C’è un’immagine indissolubile che lega Robert De Niro alla sua cinematografia, un’immagine che gli amanti dei suoi film conserveranno per sempre nella memoria. 
 
Quando il suo volto appare sullo schermo, ecco che ritornano alla mente alcuni dei personaggi a cui ha dato vita durante una carriera strepitosa: il paranoico reduce del Vietnam in Taxi Driver, l’impulsivo pugile italoamericano Jake LaMotta in Raging Bull, il gangster James “Jimmy” Conway in Goodfellas, fino al giovane Vito Corleone nel capolavoro di Francis Ford Coppola The Godfather Part II. 
 
Difficile immaginarlo altrimenti, nonostante negli ultimi anni si sia trovato a suo agio in parti più leggere, tra cui l’ottima interpretazione al fianco di Jennifer Lawrence e Bradley Cooper nella commedia romantica Silver Linings Playbook. 
  Il ritratto di famiglia in “Remembering the Artist, Robert De Niro, Sr” 

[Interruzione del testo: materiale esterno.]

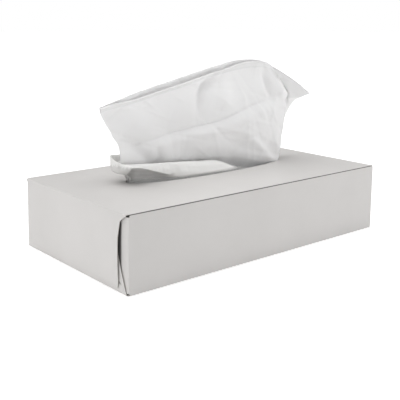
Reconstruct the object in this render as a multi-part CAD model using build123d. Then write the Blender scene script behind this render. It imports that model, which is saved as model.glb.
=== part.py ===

  Il ritratto di famiglia in “Remembering the Artist, Robert De Niro, Sr” 

 
E ancora più arduo sarebbe immaginarlo come un uomo facile all’emozione, soprattutto perché finora il suo ruolo di di figlio nella vita reale non è mai stato al centro di una  performance. 
In pochi conoscono le vicissitudini della sua vita privata, in particolare per via della riservatezza che lo ha sempre contraddistinto. 
 
“Remembering the Artist, Robert De Niro, Sr.” ci restituisce così uno sguardo più intimo e ravvicinato, attraverso il racconto dell’ascesa e della caduta del padre-pittore Robert De Niro Sr. e delle sue difficoltà a emergere come artista. A far da cornice al documentario, presentato la scorsa settimana in Italia e prodotto dalla HBO, c’è la New York degli anni ’40 e ‘50, i suoi fermenti culturali e quell’atmosfera che rendeva il possibile grandiosamente reale.
  Artista di qualità, ma poca fama 

  Artista di qualità, ma poca fama 

 
Artista di talento, amante di Matisse e allievo prediletto del pittore espressionista Hans Hoffman, De Niro Sr. fu selezionato nel 1945 dal Peggy Guggenheim di New York per un’esposizione che vedeva tra gli altri partecipanti Jackson Pollock e Mark Rothko, mentre l’anno successivo, sempre nel museo della Grande Mela, si esibì con la prima personale. 
 
I suoi lavori si rifanno in parte alla corrente post-impressionista, che si proponeva di rimodulare il concetto di spazio e di forma in maniera più razionale, i cui contorni fossero netti e percepibili all’occhio dello spettatore. 
 
Un’indagine artistica che gli consentì di guadagnarsi un nome tra il grande pubblico, ma che non sfociò mai in una notorietà permanente, portandolo a un’eclissi prematura che incise indelebilmente sulla sua personalità, con gli anni sempre più cupa e rancorosa. La depressione lo accompagnerà fino alla morte, avvenuta il 3 maggio 1993. 
 
Nel documentario, girato da Perri Peltz e Geeta Gandbhir e presentato al Sundance Film Festival 2014, Robert legge pagine tratte dal diario del padre, guidato dal desiderio di far conoscere al pubblico le sue opere e di salvarle da un anonimato troppo lungo.
 
Un viaggio emozionante tra i racconti di chi ha conosciuto De Niro Sr., nel quale assistiamo a un toccante tributo di un figlio al proprio genitore. Il film ci proietta nel vissuto quotidiano di un’artista, dal quale emergono la sua tenace ambizione e la lotta per sopravvivere alla sua stessa arte, confezionando un tributo sincero e poetico, di cui si sentiva forte il bisogno.